Problem statement:
Can you write out the whole listing exactly?

────

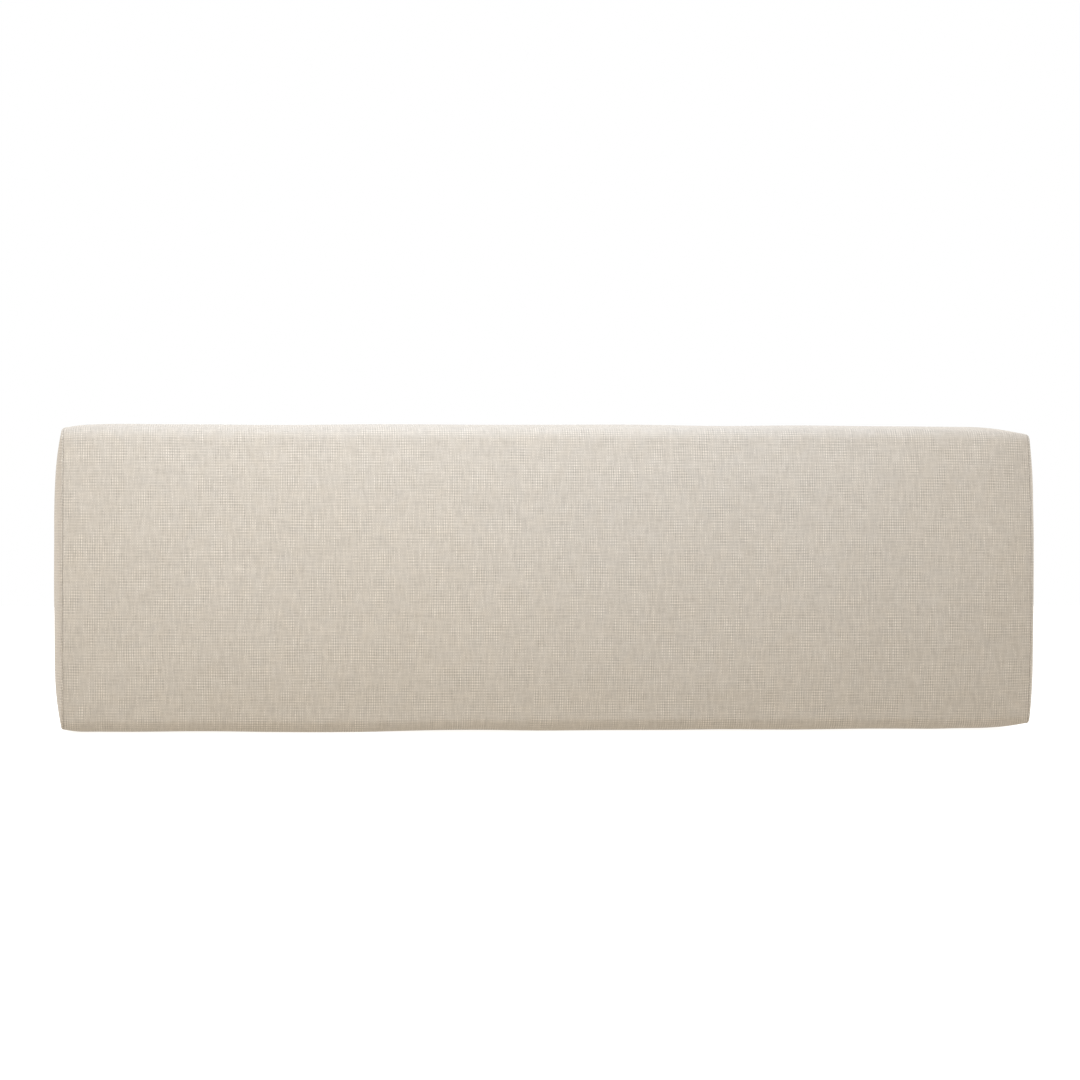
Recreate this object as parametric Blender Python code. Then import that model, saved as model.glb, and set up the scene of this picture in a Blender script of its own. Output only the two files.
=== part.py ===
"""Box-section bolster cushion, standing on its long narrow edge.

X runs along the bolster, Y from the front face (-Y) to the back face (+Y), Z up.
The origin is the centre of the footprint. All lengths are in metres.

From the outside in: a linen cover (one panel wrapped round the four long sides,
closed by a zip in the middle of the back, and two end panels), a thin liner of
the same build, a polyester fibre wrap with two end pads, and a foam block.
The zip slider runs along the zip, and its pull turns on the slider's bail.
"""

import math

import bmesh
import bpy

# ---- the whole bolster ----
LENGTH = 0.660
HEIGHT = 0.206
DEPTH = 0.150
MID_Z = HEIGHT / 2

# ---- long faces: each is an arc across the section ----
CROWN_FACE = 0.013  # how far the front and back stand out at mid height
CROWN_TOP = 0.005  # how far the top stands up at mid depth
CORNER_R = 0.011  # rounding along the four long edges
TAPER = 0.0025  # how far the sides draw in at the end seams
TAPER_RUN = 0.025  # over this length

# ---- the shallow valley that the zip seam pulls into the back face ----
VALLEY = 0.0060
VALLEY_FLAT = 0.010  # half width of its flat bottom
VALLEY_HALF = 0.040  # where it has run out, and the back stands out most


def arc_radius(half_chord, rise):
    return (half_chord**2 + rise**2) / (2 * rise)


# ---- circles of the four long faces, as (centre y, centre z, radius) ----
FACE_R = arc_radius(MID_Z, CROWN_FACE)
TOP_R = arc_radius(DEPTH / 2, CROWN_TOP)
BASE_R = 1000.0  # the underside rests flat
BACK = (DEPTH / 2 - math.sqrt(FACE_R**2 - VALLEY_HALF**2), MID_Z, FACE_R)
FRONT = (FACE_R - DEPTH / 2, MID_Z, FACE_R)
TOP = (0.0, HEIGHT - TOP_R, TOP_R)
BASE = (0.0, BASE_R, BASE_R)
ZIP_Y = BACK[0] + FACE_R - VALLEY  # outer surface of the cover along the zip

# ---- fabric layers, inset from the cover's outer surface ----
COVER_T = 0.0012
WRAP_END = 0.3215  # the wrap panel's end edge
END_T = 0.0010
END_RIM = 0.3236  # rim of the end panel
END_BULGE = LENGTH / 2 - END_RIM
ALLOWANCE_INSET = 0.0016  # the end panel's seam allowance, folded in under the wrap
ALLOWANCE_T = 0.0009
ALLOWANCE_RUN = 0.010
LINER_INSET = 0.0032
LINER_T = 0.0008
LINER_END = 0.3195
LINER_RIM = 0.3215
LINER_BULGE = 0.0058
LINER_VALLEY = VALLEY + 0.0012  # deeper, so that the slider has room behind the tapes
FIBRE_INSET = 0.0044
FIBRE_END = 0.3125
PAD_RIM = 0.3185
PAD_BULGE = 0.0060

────

Result:
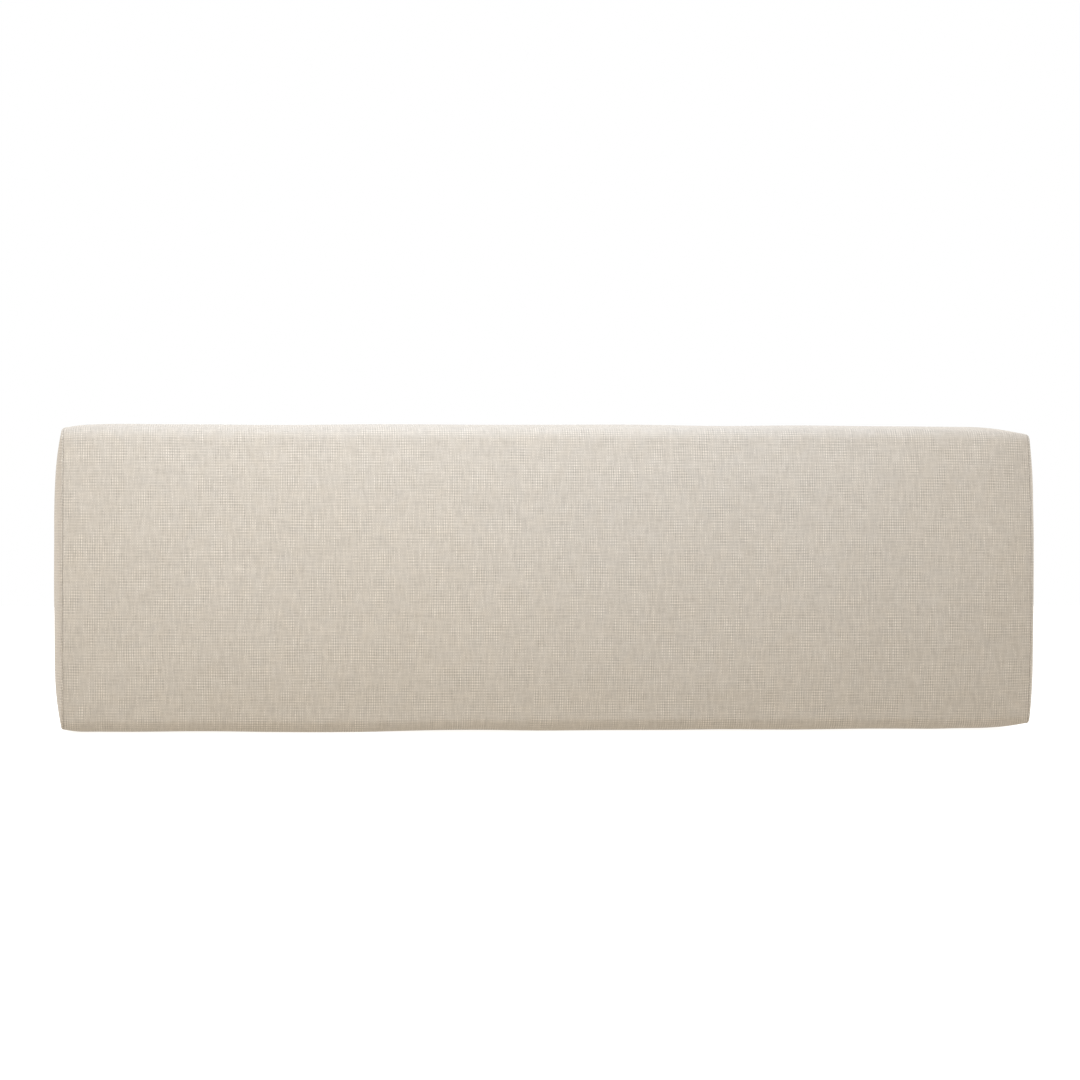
Recreate this object as parametric Blender Python code. Then import that model, saved as model.glb, and set up the scene of this picture in a Blender script of its own. Output only the two files.
=== part.py ===
"""Box-section bolster cushion, standing on its long narrow edge.

X runs along the bolster, Y from the front face (-Y) to the back face (+Y), Z up.
The origin is the centre of the footprint. All lengths are in metres.

From the outside in: a linen cover (one panel wrapped round the four long sides,
closed by a zip in the middle of the back, and two end panels), a thin liner of
the same build, a polyester fibre wrap with two end pads, and a foam block.
The zip slider runs along the zip, and its pull turns on the slider's bail.
"""

import math

import bmesh
import bpy

# ---- the whole bolster ----
LENGTH = 0.660
HEIGHT = 0.206
DEPTH = 0.150
MID_Z = HEIGHT / 2

# ---- long faces: each is an arc across the section ----
CROWN_FACE = 0.013  # how far the front and back stand out at mid height
CROWN_TOP = 0.005  # how far the top stands up at mid depth
CORNER_R = 0.011  # rounding along the four long edges
TAPER = 0.0025  # how far the sides draw in at the end seams
TAPER_RUN = 0.025  # over this length

# ---- the shallow valley that the zip seam pulls into the back face ----
VALLEY = 0.0060
VALLEY_FLAT = 0.010  # half width of its flat bottom
VALLEY_HALF = 0.040  # where it has run out, and the back stands out most


def arc_radius(half_chord, rise):
    return (half_chord**2 + rise**2) / (2 * rise)


# ---- circles of the four long faces, as (centre y, centre z, radius) ----
FACE_R = arc_radius(MID_Z, CROWN_FACE)
TOP_R = arc_radius(DEPTH / 2, CROWN_TOP)
BASE_R = 1000.0  # the underside rests flat
BACK = (DEPTH / 2 - math.sqrt(FACE_R**2 - VALLEY_HALF**2), MID_Z, FACE_R)
FRONT = (FACE_R - DEPTH / 2, MID_Z, FACE_R)
TOP = (0.0, HEIGHT - TOP_R, TOP_R)
BASE = (0.0, BASE_R, BASE_R)
ZIP_Y = BACK[0] + FACE_R - VALLEY  # outer surface of the cover along the zip

# ---- fabric layers, inset from the cover's outer surface ----
COVER_T = 0.0012
WRAP_END = 0.3215  # the wrap panel's end edge
END_T = 0.0010
END_RIM = 0.3236  # rim of the end panel
END_BULGE = LENGTH / 2 - END_RIM
ALLOWANCE_INSET = 0.0016  # the end panel's seam allowance, folded in under the wrap
ALLOWANCE_T = 0.0009
ALLOWANCE_RUN = 0.010
LINER_INSET = 0.0032
LINER_T = 0.0008
LINER_END = 0.3195
LINER_RIM = 0.3215
LINER_BULGE = 0.0058
LINER_VALLEY = VALLEY + 0.0012  # deeper, so that the slider has room behind the tapes
FIBRE_INSET = 0.0044
FIBRE_END = 0.3125
PAD_RIM = 0.3185
PAD_BULGE = 0.0060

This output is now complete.